As transplant residents in Brooklyn we have been touched by these and many other people's stories and appreciative that they shared them with us. On our first year that we were here for 9/11 we went straight to the core of the matter, we went to ground zero. There is a small museum near the site which has remnants of that day along with photos and videos. It was really hard to go through seeing the items left behind, a child's teddy bear for example among many other personal belongings. Not one person left there with dry eyes. We left there and walked around a bit, I heard bagpipes and we decided to follow the sound, it led us to this tiny back street about a block from the site, there was a little Irish pub and it was absolutely FILLED with cops, firemen, etc from all over the country, they all were in uniform and were singing and dancing and really just there to show their support for their fellow officers.

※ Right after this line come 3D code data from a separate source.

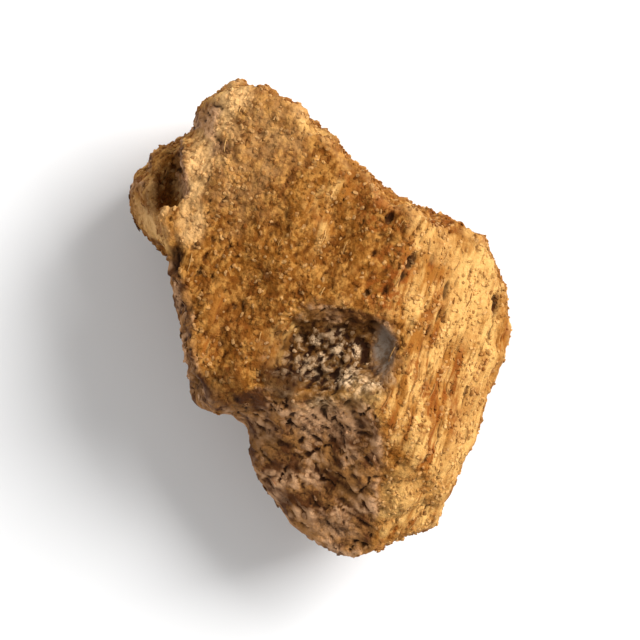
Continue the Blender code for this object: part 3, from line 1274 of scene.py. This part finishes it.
@dataclass
class BarkFlakes(Scraps):
    """Thin flakes of dry cork that peel from the bark."""

    density: float = 7.0
    seed: int = 9
    piece: str = "bark_flakes"
    mark: Mark = Mark.FLAKE
    scales: Ends = ((0.35, 0.25, 0.6), (1.00, 0.70, 1.0))
    turns: Ends = ((-0.28, -0.28, 0.0), (0.28, 0.28, math.tau))
    uneven: float = 1.1
    size: float = 0.13
    size_name: str = "Flake Size"
    sides: int = 7
    thickness: float = 0.16

    def blank(self, tree: GeometryWiring) -> Any:
        """Makes a low disc of few sides."""
        sizes = {"Vertices": self.sides, "Radius": 1.0, "Depth": self.thickness}
        return tree.add("GeometryNodeMeshCylinder", **sizes)


@dataclass
class TornFibres(Clinging):
    """Short ends of fibre, torn up along the grain."""

    density: float = 1.2
    seed: int = 5
    piece: str = "torn_fibres"
    mark: Mark = Mark.FRAY
    scales: Ends = ((0.35, 0.6, 0.6), (1.0, 1.0, 1.0))
    turns: Ends = ((-0.5, -0.20, -0.24), (0.5, 0.10, 0.24))
    grain: Grain = Grain(70.0, 1.0, 1.0)
    length: float = 0.50
    thickness: float = 0.016
    tip: float = 0.12
    bow: float = 0.12
    sides: int = 5
    stations: int = 5

    def bit(self, tree: GeometryWiring) -> Any:
        """Makes one fibre: a short bowed strand, thick in the middle and thin at its ends.

        Args:
            tree: The tree that it belongs to.

        Returns:
            The node with its mesh.
        """
        length = tree.named("Fibre Length", self.length * MM)
        thick = tree.named("Fibre Thickness", self.thickness * MM)
        start, end = (
            tree.add("ShaderNodeCombineXYZ", X=tree.product(length, half)) for half in (-0.5, 0.5)
        )
        line = tree.add("GeometryNodeCurvePrimitiveLine", Start=start, End=end)
        parts = tree.add("GeometryNodeResampleCurve", Curve=line, Count=self.stations)
        along = tree.add("GeometryNodeSplineParameter")
        wave = tree.maths("SINE", tree.product(along, math.pi))
        lift = tree.add("ShaderNodeCombineXYZ", Z=tree.product(wave, length, self.bow))
        bowed = tree.add("GeometryNodeSetPosition", Geometry=parts, Offset=lift)
        girth = tree.add("ShaderNodeMapRange", Value=wave, To_Min=self.tip, To_Max=1.0)
        tapered = tree.add("GeometryNodeSetCurveRadius", Curve=bowed, Radius=girth)
        ring = tree.add("GeometryNodeCurvePrimitiveCircle", Resolution=self.sides, Radius=thick)
        inputs = {"Curve": tapered, "Profile_Curve": ring, "Fill_Caps": True}
        return tree.add("GeometryNodeCurveToMesh", **inputs)

    def laid(self, tree: GeometryWiring, points: Any) -> Any:
        """Lays each fibre along the grain, on the face that it grew from.

        Args:
            tree: The tree that it belongs to.
            points: The node that scatters the points.

        Returns:
            The node with the rotations.
        """
        align = "FunctionNodeAlignRotationToVector"
        along = tree.named("Grain", tuple(self.grain.direction))
        ahead = tree.add(align, {"axis": "X"}, Vector=along)
        settings = {"axis": "Z", "pivot_axis": "X"}
        return tree.add(align, settings, Rotation=ahead, Vector=points.outputs["Normal"])


@dataclass(frozen=True)
class SoftLight:
    """One soft square light: where it hangs, how large it is and how strong."""

    name: str
    toward: Triple
    away: float
    side: float
    watts: float

    def hang(self) -> None:
        """Hangs the light, facing the chip."""
        lamp = bpy.data.lights.new(self.name, "AREA")
        lamp.shape = "SQUARE"
        lamp.size = self.side * MM
        lamp.energy = self.watts
        holder = linked(self.name, lamp)
        direction = Vector(self.toward).normalized()
        holder.location = direction * self.away * MM
        holder.rotation_euler = direction.to_track_quat("Z", "Y").to_euler()


@dataclass
class Studio:
    """The plain pale floor, the soft light and the camera that looks straight down."""

    floor_half: float = 300.0
    floor_white: Colour = (0.86, 0.86, 0.86)
    floor_roughness: float = 0.9
    lights: tuple[SoftLight, ...] = (
        SoftLight("key", (0.68, 0.38, 0.72), 220.0, 130.0, 0.72),
        SoftLight("fill", (-0.8, -0.3, 1.0), 260.0, 200.0, 0.08),
    )
    sky: float = 0.48
    view_width: float = 15.6
    lens: float = 300.0
    sensor: float = 36.0
    clip: Span = (1.0, 10000.0)

    def floor(self) -> None:
        """Lays the floor at the chip's underside."""
        bpy.ops.mesh.primitive_plane_add(size=2.0 * self.floor_half * MM)
        floor = bpy.context.object
        floor.name = "floor"
        made = Finish("floor_white", self.floor_roughness)
        made.shader.inputs["Base Color"].default_value = (*self.floor_white, 1.0)
        floor.data.materials.append(made.material)

    def world(self) -> None:
        """Fills the shadows with white light from all round."""
        world = bpy.data.worlds.new("studio")
        world.use_nodes = True
        back = world.node_tree.nodes["Background"]
        back.inputs["Color"].default_value = (1.0, 1.0, 1.0, 1.0)
        back.inputs["Strength"].default_value = self.sky
        bpy.context.scene.world = world

    def camera(self, height: float) -> None:
        """Hangs the camera over the chip, looking straight down, with +Y up in the picture.

        Args:
            height: The chip's height, in millimetres, whose middle fills the view's width.
        """
        lens = bpy.data.cameras.new("camera")
        lens.lens = self.lens
        lens.sensor_width = self.sensor
        lens.clip_start, lens.clip_end = (reach * MM for reach in self.clip)
        holder = linked("camera", lens)
        away = self.view_width * self.lens / self.sensor + height / 2.0
        holder.location = (0.0, 0.0, away * MM)
        bpy.context.scene.camera = holder

    def build(self, height: float) -> None:
        """Sets up the whole studio.

        Args:
            height: The chip's height, in millimetres.
        """
        self.floor()
        for light in self.lights:
            light.hang()
        self.world()
        self.camera(height)
        settings = bpy.context.scene.view_settings
        settings.view_transform = "Standard"
        settings.look = "None"


def ride_on_root(pieces: Iterable[bpy.types.Object]) -> None:
    """Makes pieces move with the chip and take its slot, and reports each.

    Args:
        pieces: The finished pieces.
    """
    for piece in pieces:
        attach(piece, BODY)
        piece.data.calc_loop_triangles()
        LOG.info("%s: %d triangles", piece.name, len(piece.data.loop_triangles))


def main() -> None:
    """Builds the chip and its studio."""
    logging.basicConfig(level=logging.INFO, format="%(name)s: %(message)s")
    low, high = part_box(NODE)
    Studio().build((high.z - low.z) / MM)

    shape = ChipBody()
    tissue = RootFinish(shape.fibres, shape.granules).material
    body = shape.build(tissue)
    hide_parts(NODE)
    granules = Granules().build(body, tissue)
    flakes = BarkFlakes().build(body, tissue)
    fibres = TornFibres(grain=shape.fibres).build(body, FibreFinish().material)
    ride_on_root((body, granules, flakes, fibres))


if __name__ == "__main__":
    main()
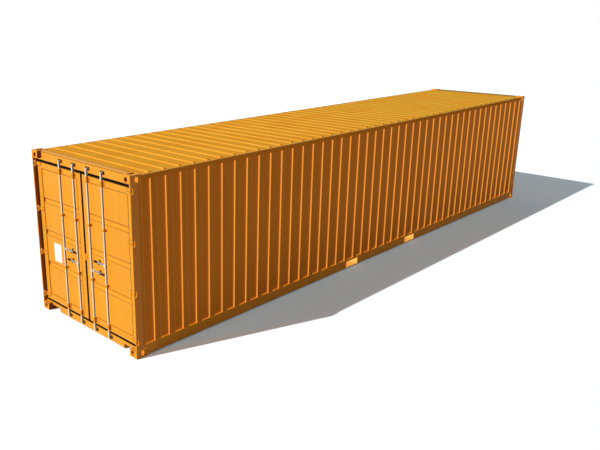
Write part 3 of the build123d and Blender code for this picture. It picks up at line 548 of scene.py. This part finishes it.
def plywood(name):
    """Oiled hardwood plywood with its grain along the container."""
    p = Paint(name)
    grain = p.noise(1.0, 8.0, 0.68, (85.0, 3.2, 60.0))
    base = p.blend(p.band(grain, 0.32, 0.70), PLY_DARK, PLY_LIGHT)
    pores = p.band(p.noise(1.0, 4.0, 0.6, (420.0, 16.0, 300.0)), 0.60, 0.72)
    base = p.cover(base, pores, 0.6, PLY_PORE)
    scuff = p.band(p.noise(1.6, 6.0, 0.62), 0.50, 0.72)
    base = p.cover(base, scuff, 0.45, PLY_SCUFF)
    rough = p.band(p.noise(12.0, 5.0), 0.3, 0.7, 0.45, 0.72)
    return p.finish(base, rough, p.bump(grain, 0.0005), specular=0.3)


def white_plate(name):
    """Bare white enamelled plate, lightly soiled."""
    p = Paint(name)
    haze = p.band(p.noise(11.0, 5.0, 0.6), 0.40, 0.75)
    base = p.cover(PLATE_CLEAN, haze, 0.16, PLATE_HAZE)
    streak = p.band(p.noise(1.0, 3.0, 0.5, (60.0, 60.0, 3.0)), 0.60, 0.80)
    base = p.cover(base, streak, 0.18, PLATE_STREAK)
    rough = p.band(p.noise(35.0, 3.0), 0.3, 0.7, 0.30, 0.45)
    return p.finish(base, rough, p.bump(p.noise(9.0, 2.0), 0.0006), specular=0.4)


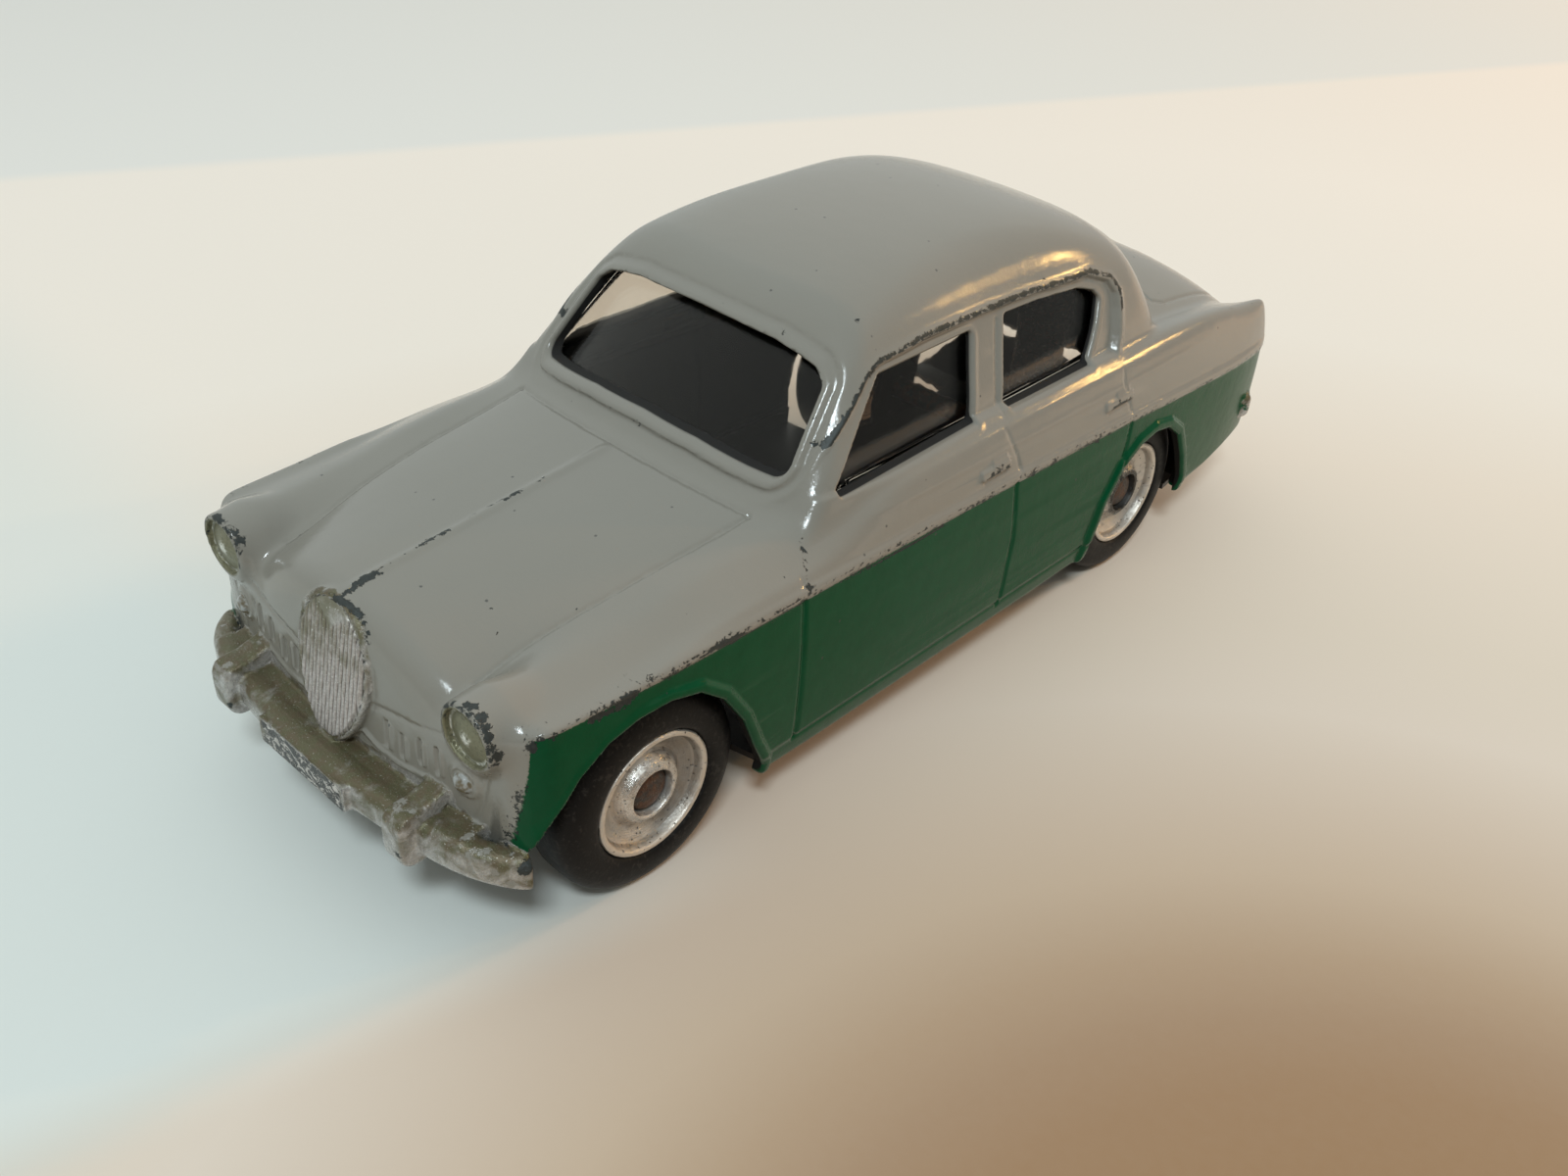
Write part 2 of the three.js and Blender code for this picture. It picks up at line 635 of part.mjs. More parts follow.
const group = new THREE.Group();
group.name = "diecast_saloon";
group.add(meshOf("body_shell", bodyShell().simplify(0.02), MATERIALS.paint));
group.add(meshOf("baseplate", baseplate(), MATERIALS.base));
group.add(meshOf("glazing", glazing(), MATERIALS.glass));
for (const [end, y] of [["front", FRONT_AXLE_Y], ["rear", REAR_AXLE_Y]]) {
  group.add(meshOf(`${end}_axle`, turned(AXLE_PROFILE, 20, y, AXLE_Z), MATERIALS.steel));
  for (const [hand, mirror] of [["left", false], ["right", true]]) {
    group.add(meshOf(`hub_${end}_${hand}`, turned(HUB_PROFILE, SEG_HUB, y, AXLE_Z, mirror), MATERIALS.aluminium));
    group.add(meshOf(`tyre_${end}_${hand}`, turned(TYRE_PROFILE, SEG_TYRE, y, AXLE_Z, mirror), MATERIALS.rubber));
  }
}

export default group;
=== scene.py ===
import math

import bmesh
import bpy
import numpy as np
from mathutils import Matrix, Vector


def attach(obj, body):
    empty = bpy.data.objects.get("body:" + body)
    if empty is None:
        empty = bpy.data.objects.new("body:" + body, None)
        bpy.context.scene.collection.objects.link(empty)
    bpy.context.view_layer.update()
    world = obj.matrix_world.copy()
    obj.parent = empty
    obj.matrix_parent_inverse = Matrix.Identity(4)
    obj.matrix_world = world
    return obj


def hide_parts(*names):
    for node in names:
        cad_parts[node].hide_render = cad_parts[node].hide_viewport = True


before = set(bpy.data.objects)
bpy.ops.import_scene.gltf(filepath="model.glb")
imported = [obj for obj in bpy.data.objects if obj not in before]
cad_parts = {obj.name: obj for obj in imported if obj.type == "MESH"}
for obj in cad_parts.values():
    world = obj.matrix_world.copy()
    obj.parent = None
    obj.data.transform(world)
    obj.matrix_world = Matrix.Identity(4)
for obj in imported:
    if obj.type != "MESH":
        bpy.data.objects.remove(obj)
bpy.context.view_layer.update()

MM = 0.001

# ------------------------------------------------------------------ sizes, in mm (front towards -Y)
FA_Y, RA_Y, AX_Z = -31.18, 23.38, 7.4
TYRE_R = 7.4

BODY = np.array([
    [-43.0, 14.8, 7.0, 16.4, 14.1, 16.8, 12.8, 17.65, 9.0, 15.6, 19.1],
    [-42.6, 15.9, 6.2, 17.2, 15.1, 17.6, 12.8, 18.3, 9.3, 16.1, 19.3],
    [-42.0, 16.5, 5.7, 17.6, 15.7, 17.9, 12.9, 18.45, 9.6, 16.3, 19.4],
    [-40.8, 16.9, 5.3, 17.8, 15.75, 17.95, 13.0, 18.6, 9.8, 16.7, 19.6],
    [-38.5, 17.2, 5.0, 17.85, 15.75, 17.95, 12.9, 18.65, 10.0, 17.3, 19.85],
    [-35, 17.4, 4.6, 17.9, 15.95, 18.0, 13.0, 18.8, 10.2, 18.4, 20.15],
    [-31, 17.5, 4.4, 17.8, 16.05, 18.25, 13.1, 19.2, 10.6, 19.2, 20.55],
    [-27, 17.5, 4.2, 17.7, 16.1, 18.65, 13.3, 19.85, 10.9, 19.75, 21.0],
    [-23, 17.5, 4.0, 17.65, 16.2, 18.9, 13.4, 20.15, 11.3, 20.15, 21.35],
    [-19.5, 17.5, 3.9, 17.6, 16.2, 18.9, 13.6, 20.3, 11.5, 20.6, 21.75],
    [-15, 17.5, 3.8, 17.55, 16.35, 19.4, 14.5, 20.9, 12.0, 21.5, 22.0],
    [-8, 17.5, 3.8, 17.4, 16.7, 20.55, 15.2, 21.8, 12.5, 22.0, 22.2],
    [8, 17.5, 3.8, 17.0, 16.7, 20.4, 15.3, 21.75, 12.5, 22.0, 22.2],
    [16, 17.5, 4.0, 16.7, 16.7, 20.1, 15.3, 21.65, 12.5, 21.8, 22.3],
    [22, 17.5, 4.2, 16.4, 16.6, 19.8, 15.3, 21.5, 12.4, 21.2, 22.4],
    [28, 17.45, 4.6, 16.05, 16.5, 19.3, 15.3, 21.25, 12.4, 20.7, 22.35],
    [33, 17.35, 5.3, 15.75, 16.3, 18.7, 15.3, 20.8, 12.4, 20.2, 22.2],
    [37, 17.2, 6.1, 15.5, 16.1, 18.1, 15.2, 20.15, 12.4, 19.7, 21.8],
    [40, 16.95, 6.6, 15.35, 15.95, 17.7, 15.05, 19.5, 12.3, 18.9, 21.1],
    [42.5, 16.6, 7.0, 15.2, 15.8, 17.4, 14.9, 19.1, 12.2, 17.9, 20.0],
    [44.0, 16.3, 7.4, 15.1, 15.6, 17.3, 14.8, 19.0, 12.0, 16.8, 18.5],
    [45.3, 16.0, 8.2, 14.9, 15.4, 17.1, 14.7, 18.7, 11.8, 15.4, 16.8],
])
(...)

It was awesome to see and be a part of, I will never forget that day.
Last year we went back downtown on 9/11 but this time it was to take part in something much bigger than ourselves. We went down to sign a steel girder which will be used as part of the construction of the new towers. It was a very powerful moment knowing that a piece of us will forever be in New York.
My name on the girder. |
We later walked around and looked at a memorial that had the names of all the victims on different flags, it was a sea of flags, it was very quiet there and felt really sad too.
Some day we will see the new towers in New York's skyline, they are not to replace what was originally there and erase what happened but they will be there as a confirmation that we were able to recover and move forward. They will show the world that we cannot be held down for long.